WORK REQUIRED: Can you restate the lines of the entries below, word for word, from the first one through the line that includes "return band *"?

Records from a dataset:
====

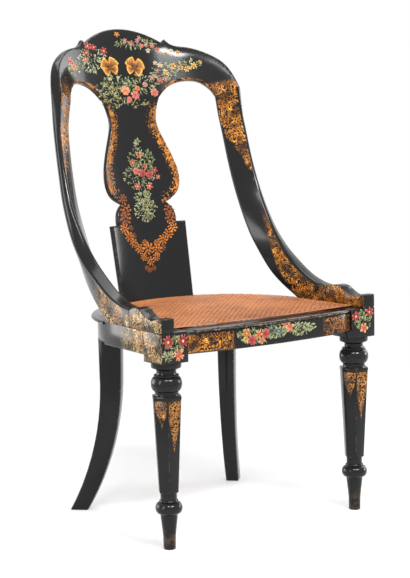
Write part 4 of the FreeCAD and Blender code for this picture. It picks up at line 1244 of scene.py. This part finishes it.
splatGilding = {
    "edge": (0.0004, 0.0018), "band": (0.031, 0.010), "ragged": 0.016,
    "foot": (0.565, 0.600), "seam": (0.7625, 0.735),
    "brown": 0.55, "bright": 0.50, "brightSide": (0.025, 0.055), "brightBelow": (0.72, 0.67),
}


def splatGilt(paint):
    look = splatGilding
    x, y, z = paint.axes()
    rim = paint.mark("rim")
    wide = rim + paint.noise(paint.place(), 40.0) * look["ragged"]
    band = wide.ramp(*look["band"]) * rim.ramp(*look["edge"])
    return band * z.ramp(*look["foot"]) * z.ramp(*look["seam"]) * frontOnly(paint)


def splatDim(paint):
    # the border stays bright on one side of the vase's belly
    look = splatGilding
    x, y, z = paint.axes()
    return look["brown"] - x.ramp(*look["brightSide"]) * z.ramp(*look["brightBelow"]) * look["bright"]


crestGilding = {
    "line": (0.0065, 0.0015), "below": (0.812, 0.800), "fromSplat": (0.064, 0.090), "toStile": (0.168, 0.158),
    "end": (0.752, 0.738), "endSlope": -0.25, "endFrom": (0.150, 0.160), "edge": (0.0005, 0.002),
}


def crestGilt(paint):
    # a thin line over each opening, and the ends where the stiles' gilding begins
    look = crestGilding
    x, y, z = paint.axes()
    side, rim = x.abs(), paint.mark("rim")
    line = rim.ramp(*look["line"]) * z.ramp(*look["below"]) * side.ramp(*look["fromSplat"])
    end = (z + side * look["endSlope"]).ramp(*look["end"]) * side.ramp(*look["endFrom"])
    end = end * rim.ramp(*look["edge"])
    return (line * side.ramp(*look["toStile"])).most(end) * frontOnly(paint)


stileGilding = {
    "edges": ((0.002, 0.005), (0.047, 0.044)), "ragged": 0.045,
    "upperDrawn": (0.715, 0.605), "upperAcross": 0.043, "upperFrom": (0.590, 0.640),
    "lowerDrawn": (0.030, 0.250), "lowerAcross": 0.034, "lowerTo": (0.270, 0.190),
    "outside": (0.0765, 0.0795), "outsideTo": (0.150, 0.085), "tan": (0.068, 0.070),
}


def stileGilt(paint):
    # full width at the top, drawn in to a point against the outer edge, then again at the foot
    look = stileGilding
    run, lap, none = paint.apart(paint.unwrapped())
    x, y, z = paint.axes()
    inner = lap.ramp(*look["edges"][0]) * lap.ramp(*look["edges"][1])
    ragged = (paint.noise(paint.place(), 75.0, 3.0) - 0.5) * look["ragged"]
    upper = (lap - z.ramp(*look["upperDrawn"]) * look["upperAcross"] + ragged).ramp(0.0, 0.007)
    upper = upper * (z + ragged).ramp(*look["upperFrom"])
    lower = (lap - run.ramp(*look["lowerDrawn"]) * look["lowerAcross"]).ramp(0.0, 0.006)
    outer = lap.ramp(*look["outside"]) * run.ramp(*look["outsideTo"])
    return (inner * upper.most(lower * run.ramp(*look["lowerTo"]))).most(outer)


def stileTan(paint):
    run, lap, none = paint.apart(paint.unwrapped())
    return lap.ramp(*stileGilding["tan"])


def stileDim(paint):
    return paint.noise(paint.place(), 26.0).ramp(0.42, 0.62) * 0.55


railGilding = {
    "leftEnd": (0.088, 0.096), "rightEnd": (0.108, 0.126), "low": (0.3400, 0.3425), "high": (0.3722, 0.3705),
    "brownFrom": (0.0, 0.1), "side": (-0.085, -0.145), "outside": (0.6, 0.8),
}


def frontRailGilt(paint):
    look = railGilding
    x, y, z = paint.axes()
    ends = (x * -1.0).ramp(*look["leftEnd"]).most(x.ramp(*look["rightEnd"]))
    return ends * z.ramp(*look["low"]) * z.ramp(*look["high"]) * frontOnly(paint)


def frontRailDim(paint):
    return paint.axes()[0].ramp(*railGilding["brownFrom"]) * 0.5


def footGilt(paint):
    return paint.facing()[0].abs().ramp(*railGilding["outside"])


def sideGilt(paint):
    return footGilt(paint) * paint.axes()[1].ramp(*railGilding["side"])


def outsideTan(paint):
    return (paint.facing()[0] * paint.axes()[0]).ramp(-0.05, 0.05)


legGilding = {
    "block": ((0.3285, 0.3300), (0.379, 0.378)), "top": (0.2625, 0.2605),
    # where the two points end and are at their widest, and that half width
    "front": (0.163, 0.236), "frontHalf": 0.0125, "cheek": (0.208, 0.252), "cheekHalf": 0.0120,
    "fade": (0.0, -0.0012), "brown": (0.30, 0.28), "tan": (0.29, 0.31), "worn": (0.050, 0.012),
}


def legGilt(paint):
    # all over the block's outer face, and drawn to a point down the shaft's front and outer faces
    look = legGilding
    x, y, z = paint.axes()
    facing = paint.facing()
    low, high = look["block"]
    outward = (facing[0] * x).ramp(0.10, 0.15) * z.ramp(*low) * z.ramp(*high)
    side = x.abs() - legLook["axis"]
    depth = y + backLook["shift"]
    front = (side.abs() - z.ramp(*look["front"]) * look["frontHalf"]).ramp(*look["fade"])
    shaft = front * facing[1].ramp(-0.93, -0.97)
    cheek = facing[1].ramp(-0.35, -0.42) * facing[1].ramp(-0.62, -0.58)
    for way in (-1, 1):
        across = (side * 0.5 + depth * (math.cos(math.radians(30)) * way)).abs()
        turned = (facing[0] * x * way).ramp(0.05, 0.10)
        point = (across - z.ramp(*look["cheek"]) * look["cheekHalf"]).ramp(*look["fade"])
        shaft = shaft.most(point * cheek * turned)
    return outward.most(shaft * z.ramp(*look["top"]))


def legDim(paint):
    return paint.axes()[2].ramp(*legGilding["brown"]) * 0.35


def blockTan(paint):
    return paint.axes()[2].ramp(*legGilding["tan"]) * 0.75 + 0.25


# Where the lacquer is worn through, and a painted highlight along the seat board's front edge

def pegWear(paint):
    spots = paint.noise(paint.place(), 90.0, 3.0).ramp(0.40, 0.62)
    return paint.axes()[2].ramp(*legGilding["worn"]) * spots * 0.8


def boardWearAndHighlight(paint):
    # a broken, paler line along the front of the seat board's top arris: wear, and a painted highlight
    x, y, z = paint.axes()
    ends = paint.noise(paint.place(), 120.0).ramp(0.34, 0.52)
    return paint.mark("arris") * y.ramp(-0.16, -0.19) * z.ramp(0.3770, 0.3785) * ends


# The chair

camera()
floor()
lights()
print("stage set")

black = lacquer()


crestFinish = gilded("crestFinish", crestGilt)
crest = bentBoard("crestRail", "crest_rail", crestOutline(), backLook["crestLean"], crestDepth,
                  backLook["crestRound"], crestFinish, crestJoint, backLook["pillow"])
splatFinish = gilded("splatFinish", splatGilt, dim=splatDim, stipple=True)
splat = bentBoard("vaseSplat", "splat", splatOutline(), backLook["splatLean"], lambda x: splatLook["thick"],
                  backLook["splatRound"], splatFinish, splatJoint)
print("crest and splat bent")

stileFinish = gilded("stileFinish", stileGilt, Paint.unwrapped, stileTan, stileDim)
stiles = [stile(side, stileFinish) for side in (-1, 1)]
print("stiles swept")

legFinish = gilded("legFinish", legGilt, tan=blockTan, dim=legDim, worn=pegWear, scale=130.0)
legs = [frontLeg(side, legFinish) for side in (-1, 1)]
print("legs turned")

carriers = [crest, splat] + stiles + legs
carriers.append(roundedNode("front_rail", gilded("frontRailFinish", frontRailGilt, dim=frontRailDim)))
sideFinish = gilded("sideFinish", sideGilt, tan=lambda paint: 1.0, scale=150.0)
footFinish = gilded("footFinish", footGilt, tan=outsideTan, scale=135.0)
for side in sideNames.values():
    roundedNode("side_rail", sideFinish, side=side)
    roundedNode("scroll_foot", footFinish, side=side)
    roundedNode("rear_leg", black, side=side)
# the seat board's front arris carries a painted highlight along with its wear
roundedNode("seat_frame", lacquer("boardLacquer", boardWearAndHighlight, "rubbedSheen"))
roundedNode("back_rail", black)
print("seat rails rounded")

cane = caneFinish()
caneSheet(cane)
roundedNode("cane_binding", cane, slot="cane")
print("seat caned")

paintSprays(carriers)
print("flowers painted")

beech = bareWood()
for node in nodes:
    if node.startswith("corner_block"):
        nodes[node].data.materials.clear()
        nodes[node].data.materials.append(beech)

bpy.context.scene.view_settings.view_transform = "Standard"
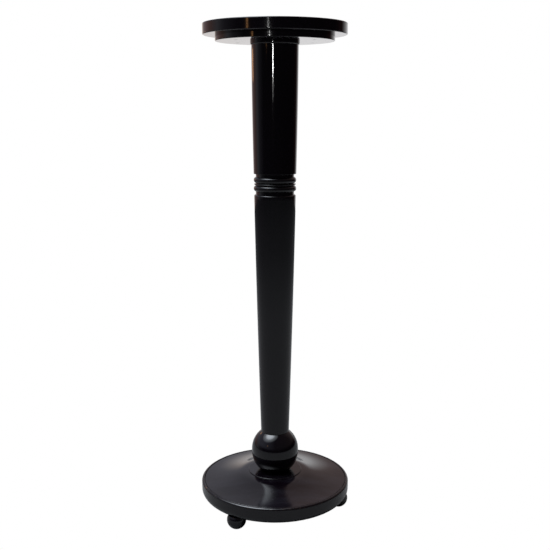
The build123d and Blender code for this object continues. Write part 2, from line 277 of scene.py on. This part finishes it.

====

RESULT:
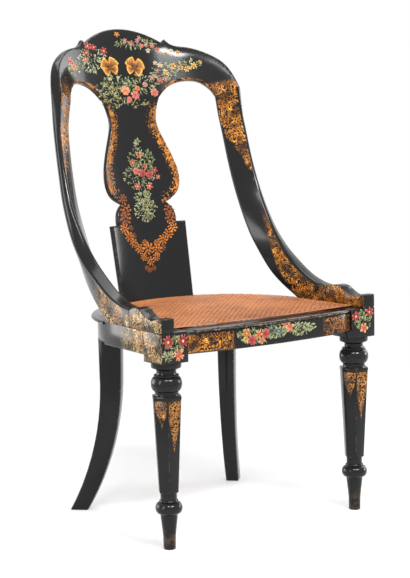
Write part 4 of the FreeCAD and Blender code for this picture. It picks up at line 1244 of scene.py. This part finishes it.
splatGilding = {
    "edge": (0.0004, 0.0018), "band": (0.031, 0.010), "ragged": 0.016,
    "foot": (0.565, 0.600), "seam": (0.7625, 0.735),
    "brown": 0.55, "bright": 0.50, "brightSide": (0.025, 0.055), "brightBelow": (0.72, 0.67),
}


def splatGilt(paint):
    look = splatGilding
    x, y, z = paint.axes()
    rim = paint.mark("rim")
    wide = rim + paint.noise(paint.place(), 40.0) * look["ragged"]
    band = wide.ramp(*look["band"]) * rim.ramp(*look["edge"])
    return band * z.ramp(*look["foot"]) * z.ramp(*look["seam"]) * frontOnly(paint)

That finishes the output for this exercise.